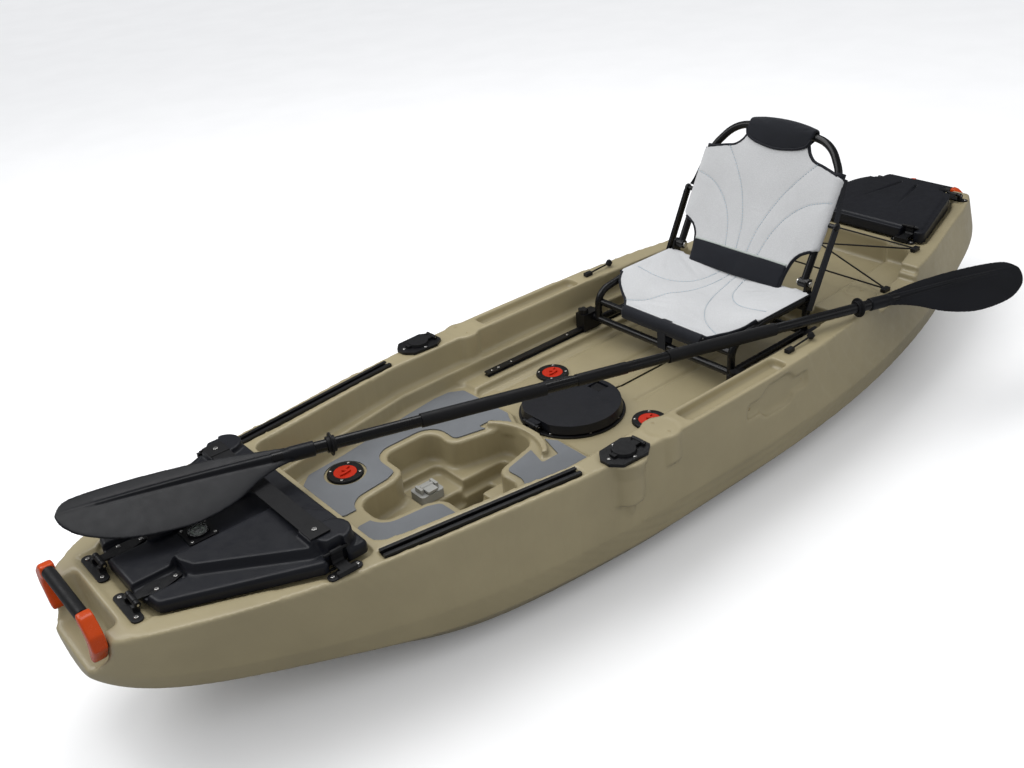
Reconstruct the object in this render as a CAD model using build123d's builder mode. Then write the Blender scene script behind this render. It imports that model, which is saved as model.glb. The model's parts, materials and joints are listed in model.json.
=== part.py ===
"""A pedal-drive-ready sit-on-top fishing kayak, 3.12 m long, with its seat, hatches, fittings and paddle.

Frame, in millimetres: +X runs forward to the bow, +Y to port, +Z up. The origin is on the centre line,
halfway along the hull, at the height of the keel's lowest point.
"""
from build123d import *
from math import atan2, cos, hypot, radians, sin
import os

os.makedirs("parts", exist_ok=True)

# ---- driving dimensions --------------------------------------------------------------------------
half_length = 1560
frames = 25                  # sections the hull is lofted through
wall = 6                     # rotomoulded polyethylene wall
above_deck = 420             # cutters rise to here, clear of the deck everywhere
below_keel = -20
floor_z = 200                # cockpit floor
foot_deck_z = 213            # foot deck forward of it, round the pedal well
rail_deck_z = 222            # raised bands and foredeck of the cockpit
ledge_z = 262                # step in the cockpit's side wall
shelf_z = 284                # corner shelves behind the seat
tank_z = 262                 # floor of the tank well
bow_seat_z = 346             # flat landing of the bow lid
stern_seat_z = 336           # flat landing of the stern lid
bow_plate_z = 348            # landing of the bow hinge and latch plates
stern_plate_z = 340          # landing of the stern hinge plates
fit = 0.05                   # radial clearance of a pin in its hole
gap = 0.5                    # clearance between neighbours that move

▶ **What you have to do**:
Every line of the material must be returned exactly as it appears.

▶ **Full solution**:
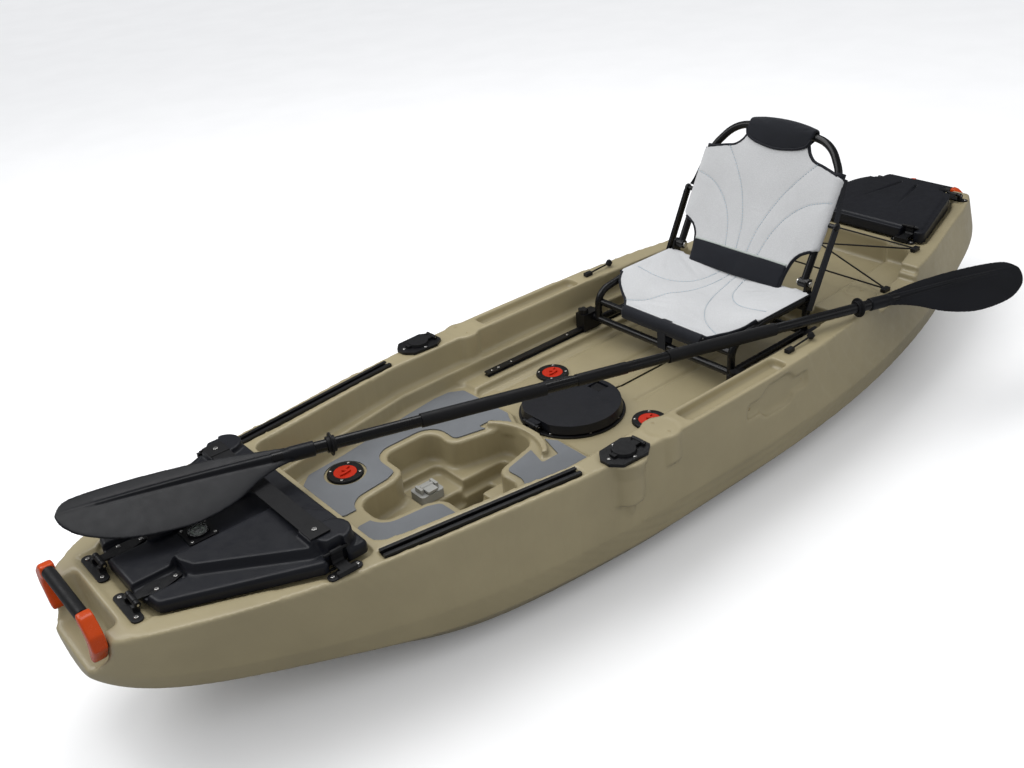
Reconstruct the object in this render as a CAD model using build123d's builder mode. Then write the Blender scene script behind this render. It imports that model, which is saved as model.glb. The model's parts, materials and joints are listed in model.json.
=== part.py ===
"""A pedal-drive-ready sit-on-top fishing kayak, 3.12 m long, with its seat, hatches, fittings and paddle.

Frame, in millimetres: +X runs forward to the bow, +Y to port, +Z up. The origin is on the centre line,
halfway along the hull, at the height of the keel's lowest point.
"""
from build123d import *
from math import atan2, cos, hypot, radians, sin
import os

os.makedirs("parts", exist_ok=True)

# ---- driving dimensions --------------------------------------------------------------------------
half_length = 1560
frames = 25                  # sections the hull is lofted through
wall = 6                     # rotomoulded polyethylene wall
above_deck = 420             # cutters rise to here, clear of the deck everywhere
below_keel = -20
floor_z = 200                # cockpit floor
foot_deck_z = 213            # foot deck forward of it, round the pedal well
rail_deck_z = 222            # raised bands and foredeck of the cockpit
ledge_z = 262                # step in the cockpit's side wall
shelf_z = 284                # corner shelves behind the seat
tank_z = 262                 # floor of the tank well
bow_seat_z = 346             # flat landing of the bow lid
stern_seat_z = 336           # flat landing of the stern lid
bow_plate_z = 348            # landing of the bow hinge and latch plates
stern_plate_z = 340          # landing of the stern hinge plates
fit = 0.05                   # radial clearance of a pin in its hole
gap = 0.5                    # clearance between neighbours that move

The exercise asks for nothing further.